RECORD EXCERPTS ->

»»

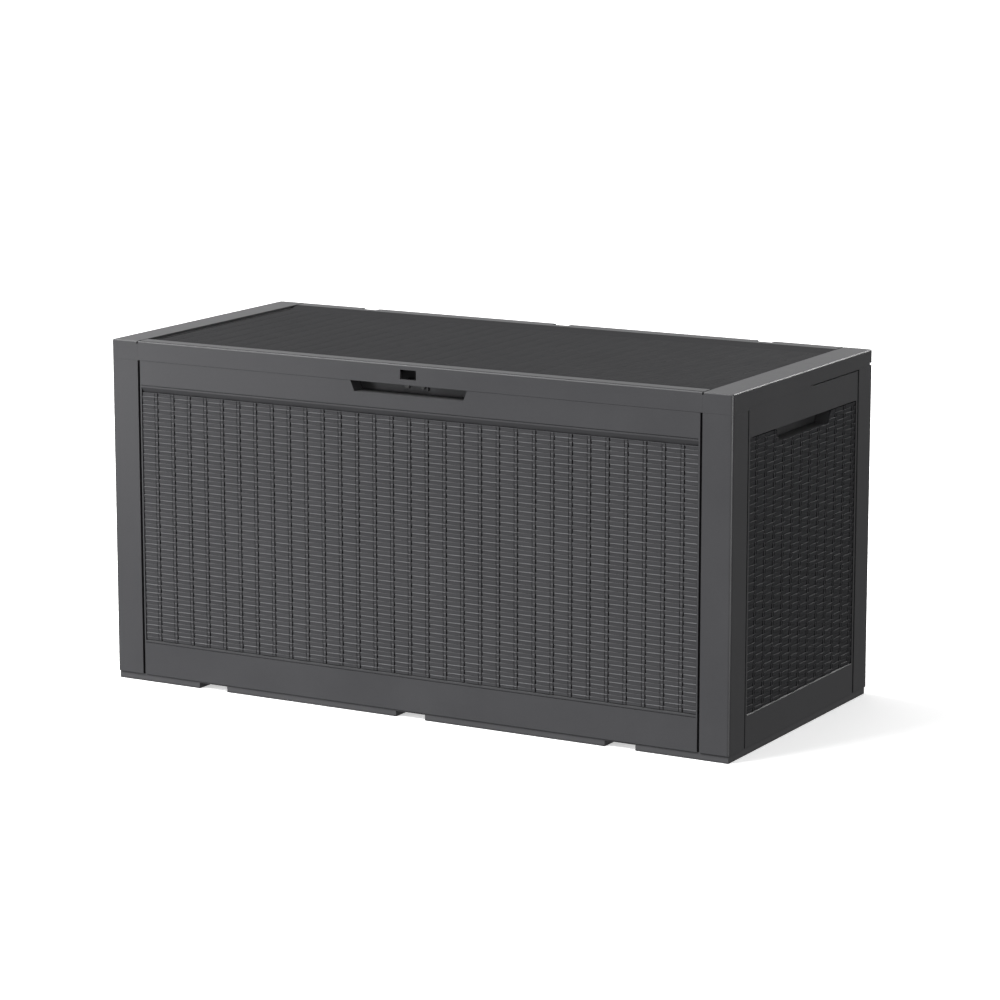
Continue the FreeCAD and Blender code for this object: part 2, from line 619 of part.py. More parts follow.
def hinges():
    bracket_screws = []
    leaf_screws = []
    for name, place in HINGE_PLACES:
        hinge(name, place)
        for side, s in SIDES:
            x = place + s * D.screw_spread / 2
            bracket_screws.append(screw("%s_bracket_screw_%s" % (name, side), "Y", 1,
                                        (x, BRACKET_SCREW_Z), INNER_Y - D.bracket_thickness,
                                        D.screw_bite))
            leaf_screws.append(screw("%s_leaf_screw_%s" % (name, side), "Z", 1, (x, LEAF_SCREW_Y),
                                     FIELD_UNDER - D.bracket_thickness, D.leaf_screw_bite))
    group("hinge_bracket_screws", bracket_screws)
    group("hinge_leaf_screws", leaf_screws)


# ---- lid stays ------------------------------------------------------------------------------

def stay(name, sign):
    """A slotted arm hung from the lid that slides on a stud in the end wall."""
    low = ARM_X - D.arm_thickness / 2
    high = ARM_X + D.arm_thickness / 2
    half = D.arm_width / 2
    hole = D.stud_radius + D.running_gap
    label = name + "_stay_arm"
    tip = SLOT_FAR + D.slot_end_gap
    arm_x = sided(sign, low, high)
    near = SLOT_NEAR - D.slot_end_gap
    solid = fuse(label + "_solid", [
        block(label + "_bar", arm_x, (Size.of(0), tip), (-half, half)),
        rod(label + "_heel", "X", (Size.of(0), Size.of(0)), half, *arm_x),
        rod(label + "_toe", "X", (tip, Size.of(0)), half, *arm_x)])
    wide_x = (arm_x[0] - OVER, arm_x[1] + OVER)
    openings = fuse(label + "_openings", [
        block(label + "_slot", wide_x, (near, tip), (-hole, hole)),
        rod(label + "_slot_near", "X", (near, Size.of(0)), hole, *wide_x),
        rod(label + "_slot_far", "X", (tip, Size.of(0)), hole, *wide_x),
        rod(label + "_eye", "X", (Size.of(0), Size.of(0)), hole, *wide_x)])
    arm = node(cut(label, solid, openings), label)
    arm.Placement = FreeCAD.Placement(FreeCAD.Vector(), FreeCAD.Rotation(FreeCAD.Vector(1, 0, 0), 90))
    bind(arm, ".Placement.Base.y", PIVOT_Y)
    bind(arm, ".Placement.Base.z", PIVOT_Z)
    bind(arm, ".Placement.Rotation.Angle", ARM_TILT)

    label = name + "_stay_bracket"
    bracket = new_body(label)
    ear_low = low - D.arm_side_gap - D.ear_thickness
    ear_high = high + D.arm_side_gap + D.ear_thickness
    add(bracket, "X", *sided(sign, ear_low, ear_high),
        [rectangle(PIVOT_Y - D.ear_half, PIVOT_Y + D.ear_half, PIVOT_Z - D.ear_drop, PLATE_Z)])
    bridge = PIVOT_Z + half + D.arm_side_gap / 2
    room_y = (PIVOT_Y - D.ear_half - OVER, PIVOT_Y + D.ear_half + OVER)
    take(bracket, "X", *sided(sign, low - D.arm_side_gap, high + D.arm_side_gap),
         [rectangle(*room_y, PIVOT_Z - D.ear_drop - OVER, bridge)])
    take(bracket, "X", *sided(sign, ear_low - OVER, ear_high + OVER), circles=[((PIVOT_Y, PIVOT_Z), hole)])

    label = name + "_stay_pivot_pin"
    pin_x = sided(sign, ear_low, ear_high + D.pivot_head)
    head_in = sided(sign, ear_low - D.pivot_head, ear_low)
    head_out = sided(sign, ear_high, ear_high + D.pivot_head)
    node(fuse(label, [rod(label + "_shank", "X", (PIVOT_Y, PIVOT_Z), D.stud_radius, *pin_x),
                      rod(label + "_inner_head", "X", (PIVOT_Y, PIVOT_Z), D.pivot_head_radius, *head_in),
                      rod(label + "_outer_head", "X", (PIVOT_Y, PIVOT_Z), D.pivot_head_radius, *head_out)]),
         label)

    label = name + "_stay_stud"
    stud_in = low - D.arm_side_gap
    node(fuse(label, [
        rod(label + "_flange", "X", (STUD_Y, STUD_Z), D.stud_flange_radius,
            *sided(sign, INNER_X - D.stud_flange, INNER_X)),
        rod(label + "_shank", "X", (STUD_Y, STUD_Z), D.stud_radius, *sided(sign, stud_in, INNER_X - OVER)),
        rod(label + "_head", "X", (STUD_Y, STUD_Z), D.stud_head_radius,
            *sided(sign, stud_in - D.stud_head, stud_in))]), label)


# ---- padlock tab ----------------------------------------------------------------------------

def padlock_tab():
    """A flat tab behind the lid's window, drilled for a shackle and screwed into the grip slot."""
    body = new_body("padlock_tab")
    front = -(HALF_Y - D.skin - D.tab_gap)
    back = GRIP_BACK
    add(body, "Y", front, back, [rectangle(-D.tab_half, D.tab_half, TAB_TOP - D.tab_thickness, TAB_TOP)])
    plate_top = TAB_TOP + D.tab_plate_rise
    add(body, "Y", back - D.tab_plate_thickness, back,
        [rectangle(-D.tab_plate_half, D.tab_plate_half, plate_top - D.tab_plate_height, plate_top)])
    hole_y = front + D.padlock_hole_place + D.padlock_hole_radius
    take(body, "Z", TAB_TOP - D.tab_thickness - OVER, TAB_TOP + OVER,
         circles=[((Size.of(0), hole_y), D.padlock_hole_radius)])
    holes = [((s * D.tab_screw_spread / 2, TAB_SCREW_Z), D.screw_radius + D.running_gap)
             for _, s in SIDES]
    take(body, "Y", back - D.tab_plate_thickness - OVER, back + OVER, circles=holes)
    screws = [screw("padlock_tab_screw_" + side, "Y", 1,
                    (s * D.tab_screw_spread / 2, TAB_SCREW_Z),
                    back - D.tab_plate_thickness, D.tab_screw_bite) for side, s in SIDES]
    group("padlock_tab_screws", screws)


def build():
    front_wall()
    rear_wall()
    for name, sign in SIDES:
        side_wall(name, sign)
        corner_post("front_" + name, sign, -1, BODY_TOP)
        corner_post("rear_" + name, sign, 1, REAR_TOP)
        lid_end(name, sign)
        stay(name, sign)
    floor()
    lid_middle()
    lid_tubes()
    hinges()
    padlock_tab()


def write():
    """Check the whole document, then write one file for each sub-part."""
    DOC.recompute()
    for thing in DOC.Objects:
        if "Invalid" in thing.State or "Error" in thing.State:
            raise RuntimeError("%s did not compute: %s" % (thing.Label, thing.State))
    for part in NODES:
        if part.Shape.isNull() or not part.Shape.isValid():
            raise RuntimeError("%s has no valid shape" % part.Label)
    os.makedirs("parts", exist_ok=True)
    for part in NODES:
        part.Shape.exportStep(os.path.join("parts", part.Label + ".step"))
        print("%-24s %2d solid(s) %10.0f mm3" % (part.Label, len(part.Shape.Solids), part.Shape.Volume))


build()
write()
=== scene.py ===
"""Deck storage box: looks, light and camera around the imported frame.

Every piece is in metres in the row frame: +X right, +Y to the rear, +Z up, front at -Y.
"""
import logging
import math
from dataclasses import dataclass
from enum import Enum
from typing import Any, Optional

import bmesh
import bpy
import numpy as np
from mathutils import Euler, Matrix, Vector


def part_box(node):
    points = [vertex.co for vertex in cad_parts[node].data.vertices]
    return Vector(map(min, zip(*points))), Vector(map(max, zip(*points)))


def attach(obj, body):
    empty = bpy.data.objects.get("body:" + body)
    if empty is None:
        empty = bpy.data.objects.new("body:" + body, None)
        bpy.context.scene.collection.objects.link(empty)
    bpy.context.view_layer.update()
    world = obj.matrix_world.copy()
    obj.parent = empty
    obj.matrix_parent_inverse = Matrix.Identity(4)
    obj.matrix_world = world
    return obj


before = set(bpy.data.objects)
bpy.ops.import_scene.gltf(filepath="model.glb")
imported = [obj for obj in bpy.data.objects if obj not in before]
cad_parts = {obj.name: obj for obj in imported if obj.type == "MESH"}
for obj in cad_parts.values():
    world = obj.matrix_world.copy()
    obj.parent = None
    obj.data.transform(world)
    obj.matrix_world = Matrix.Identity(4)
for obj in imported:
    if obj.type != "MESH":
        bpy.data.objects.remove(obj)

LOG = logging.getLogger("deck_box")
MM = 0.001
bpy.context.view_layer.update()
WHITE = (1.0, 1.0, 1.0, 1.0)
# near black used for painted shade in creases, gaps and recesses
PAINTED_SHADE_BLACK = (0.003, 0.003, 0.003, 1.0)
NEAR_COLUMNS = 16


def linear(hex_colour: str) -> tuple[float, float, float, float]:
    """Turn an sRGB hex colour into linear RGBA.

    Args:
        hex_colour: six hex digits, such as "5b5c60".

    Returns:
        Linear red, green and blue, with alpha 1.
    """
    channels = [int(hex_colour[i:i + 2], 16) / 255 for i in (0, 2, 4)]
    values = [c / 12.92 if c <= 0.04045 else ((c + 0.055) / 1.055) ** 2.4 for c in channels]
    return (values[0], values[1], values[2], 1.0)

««
»»

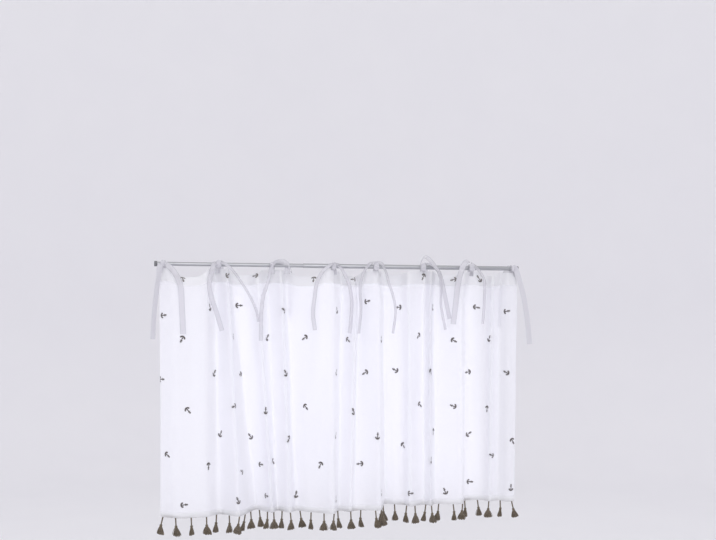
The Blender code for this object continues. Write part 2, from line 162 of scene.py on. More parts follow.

««

Retype exactly, and only, the lines from the one containing "Continue the FreeCAD" through the one containing "# ---- lid stays", both included.

Continue the FreeCAD and Blender code for this object: part 2, from line 619 of part.py. More parts follow.
def hinges():
    bracket_screws = []
    leaf_screws = []
    for name, place in HINGE_PLACES:
        hinge(name, place)
        for side, s in SIDES:
            x = place + s * D.screw_spread / 2
            bracket_screws.append(screw("%s_bracket_screw_%s" % (name, side), "Y", 1,
                                        (x, BRACKET_SCREW_Z), INNER_Y - D.bracket_thickness,
                                        D.screw_bite))
            leaf_screws.append(screw("%s_leaf_screw_%s" % (name, side), "Z", 1, (x, LEAF_SCREW_Y),
                                     FIELD_UNDER - D.bracket_thickness, D.leaf_screw_bite))
    group("hinge_bracket_screws", bracket_screws)
    group("hinge_leaf_screws", leaf_screws)


# ---- lid stays ------------------------------------------------------------------------------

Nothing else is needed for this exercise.